-- To do --
Your task is to quote the listing below exactly, beginning with its first line and ending on the line bearing "apply_modifiers(obj)".
++++ Supplied data
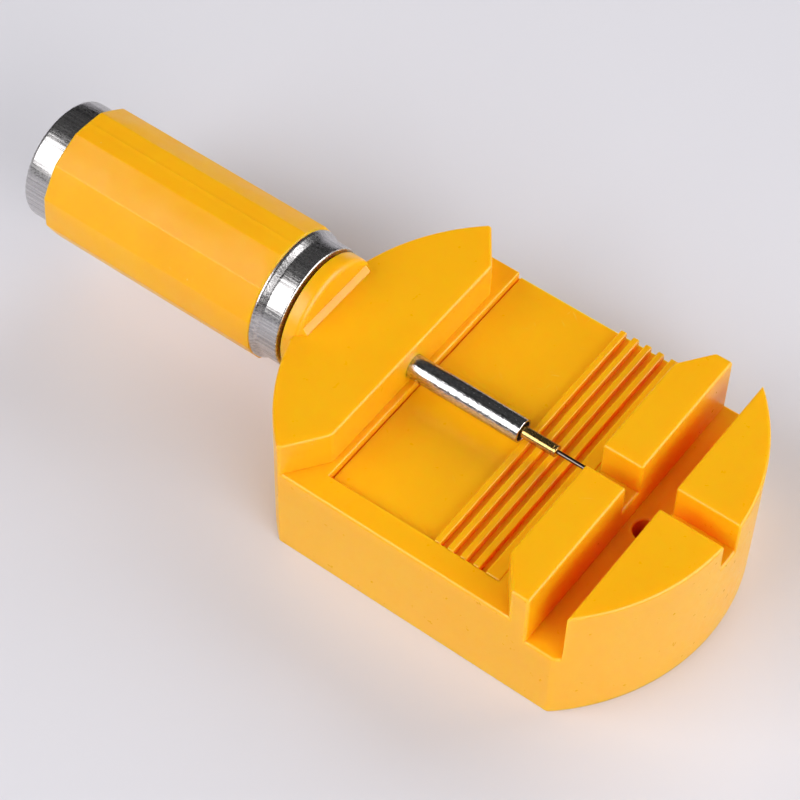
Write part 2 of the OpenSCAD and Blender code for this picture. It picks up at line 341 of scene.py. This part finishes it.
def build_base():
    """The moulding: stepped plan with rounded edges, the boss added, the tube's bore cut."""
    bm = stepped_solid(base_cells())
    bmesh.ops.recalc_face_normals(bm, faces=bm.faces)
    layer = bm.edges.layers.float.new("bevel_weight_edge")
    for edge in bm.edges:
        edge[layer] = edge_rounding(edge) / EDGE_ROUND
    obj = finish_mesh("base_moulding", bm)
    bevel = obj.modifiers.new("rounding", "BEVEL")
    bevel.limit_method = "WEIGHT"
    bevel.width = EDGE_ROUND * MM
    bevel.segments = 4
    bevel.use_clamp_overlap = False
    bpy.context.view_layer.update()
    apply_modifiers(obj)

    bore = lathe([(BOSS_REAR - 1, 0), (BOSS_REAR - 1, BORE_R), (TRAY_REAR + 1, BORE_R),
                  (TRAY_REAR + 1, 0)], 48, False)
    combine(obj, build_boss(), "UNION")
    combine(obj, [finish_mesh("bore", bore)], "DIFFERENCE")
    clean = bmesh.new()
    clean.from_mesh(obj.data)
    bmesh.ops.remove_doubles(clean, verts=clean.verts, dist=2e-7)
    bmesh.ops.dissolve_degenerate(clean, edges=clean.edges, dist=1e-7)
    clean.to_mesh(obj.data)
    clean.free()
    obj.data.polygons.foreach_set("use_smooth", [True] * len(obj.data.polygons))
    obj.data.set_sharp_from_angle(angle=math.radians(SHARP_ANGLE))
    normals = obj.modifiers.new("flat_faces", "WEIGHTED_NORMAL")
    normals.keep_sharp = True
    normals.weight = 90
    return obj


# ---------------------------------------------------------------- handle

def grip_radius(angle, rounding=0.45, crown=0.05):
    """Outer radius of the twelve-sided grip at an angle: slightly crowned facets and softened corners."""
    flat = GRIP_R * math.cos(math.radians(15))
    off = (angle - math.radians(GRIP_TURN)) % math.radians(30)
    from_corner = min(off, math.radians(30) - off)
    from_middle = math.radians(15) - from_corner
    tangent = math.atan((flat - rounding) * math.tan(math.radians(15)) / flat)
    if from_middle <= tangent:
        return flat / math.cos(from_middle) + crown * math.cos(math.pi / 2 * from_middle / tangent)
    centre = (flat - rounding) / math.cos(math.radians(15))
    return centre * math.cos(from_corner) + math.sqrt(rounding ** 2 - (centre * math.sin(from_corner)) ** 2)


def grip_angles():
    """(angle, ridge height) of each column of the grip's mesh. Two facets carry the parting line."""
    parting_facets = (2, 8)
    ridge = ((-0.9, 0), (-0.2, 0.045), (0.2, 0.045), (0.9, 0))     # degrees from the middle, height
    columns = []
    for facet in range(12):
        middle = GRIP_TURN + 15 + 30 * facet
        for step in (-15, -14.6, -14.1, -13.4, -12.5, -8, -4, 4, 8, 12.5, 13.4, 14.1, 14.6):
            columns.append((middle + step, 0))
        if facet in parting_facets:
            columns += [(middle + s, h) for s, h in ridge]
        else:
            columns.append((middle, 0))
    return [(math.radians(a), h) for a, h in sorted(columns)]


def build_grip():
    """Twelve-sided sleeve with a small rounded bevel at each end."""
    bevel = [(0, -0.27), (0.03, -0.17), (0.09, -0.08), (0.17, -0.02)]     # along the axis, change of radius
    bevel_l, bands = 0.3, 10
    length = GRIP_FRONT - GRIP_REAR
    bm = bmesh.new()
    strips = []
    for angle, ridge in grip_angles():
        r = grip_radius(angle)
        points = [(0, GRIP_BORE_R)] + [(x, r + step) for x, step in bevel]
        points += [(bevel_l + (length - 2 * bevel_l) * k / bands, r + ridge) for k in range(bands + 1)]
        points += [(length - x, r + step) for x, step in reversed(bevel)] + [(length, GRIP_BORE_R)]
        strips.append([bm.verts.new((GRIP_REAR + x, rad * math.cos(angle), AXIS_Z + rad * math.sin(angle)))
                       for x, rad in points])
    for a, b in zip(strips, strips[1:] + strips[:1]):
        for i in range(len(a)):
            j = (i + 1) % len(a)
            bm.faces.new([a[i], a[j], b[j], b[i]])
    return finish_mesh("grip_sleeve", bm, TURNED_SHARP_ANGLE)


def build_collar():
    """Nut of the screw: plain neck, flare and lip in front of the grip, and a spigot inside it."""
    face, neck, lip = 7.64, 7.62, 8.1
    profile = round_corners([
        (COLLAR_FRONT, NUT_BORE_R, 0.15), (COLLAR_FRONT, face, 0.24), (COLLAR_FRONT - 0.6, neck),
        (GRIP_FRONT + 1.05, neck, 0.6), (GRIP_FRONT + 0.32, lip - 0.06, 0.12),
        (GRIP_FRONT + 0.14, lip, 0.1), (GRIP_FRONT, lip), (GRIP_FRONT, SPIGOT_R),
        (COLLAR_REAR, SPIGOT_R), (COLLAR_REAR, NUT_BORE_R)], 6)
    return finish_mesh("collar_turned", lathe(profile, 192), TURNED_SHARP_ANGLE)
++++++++
-- Output of the exercise --
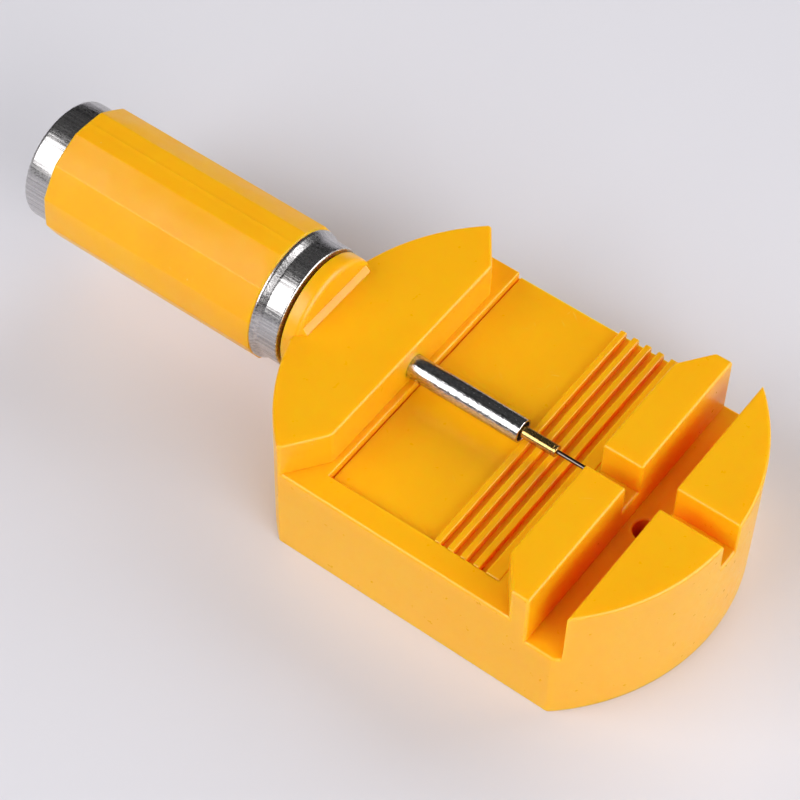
Write part 2 of the OpenSCAD and Blender code for this picture. It picks up at line 341 of scene.py. This part finishes it.
def build_base():
    """The moulding: stepped plan with rounded edges, the boss added, the tube's bore cut."""
    bm = stepped_solid(base_cells())
    bmesh.ops.recalc_face_normals(bm, faces=bm.faces)
    layer = bm.edges.layers.float.new("bevel_weight_edge")
    for edge in bm.edges:
        edge[layer] = edge_rounding(edge) / EDGE_ROUND
    obj = finish_mesh("base_moulding", bm)
    bevel = obj.modifiers.new("rounding", "BEVEL")
    bevel.limit_method = "WEIGHT"
    bevel.width = EDGE_ROUND * MM
    bevel.segments = 4
    bevel.use_clamp_overlap = False
    bpy.context.view_layer.update()
    apply_modifiers(obj)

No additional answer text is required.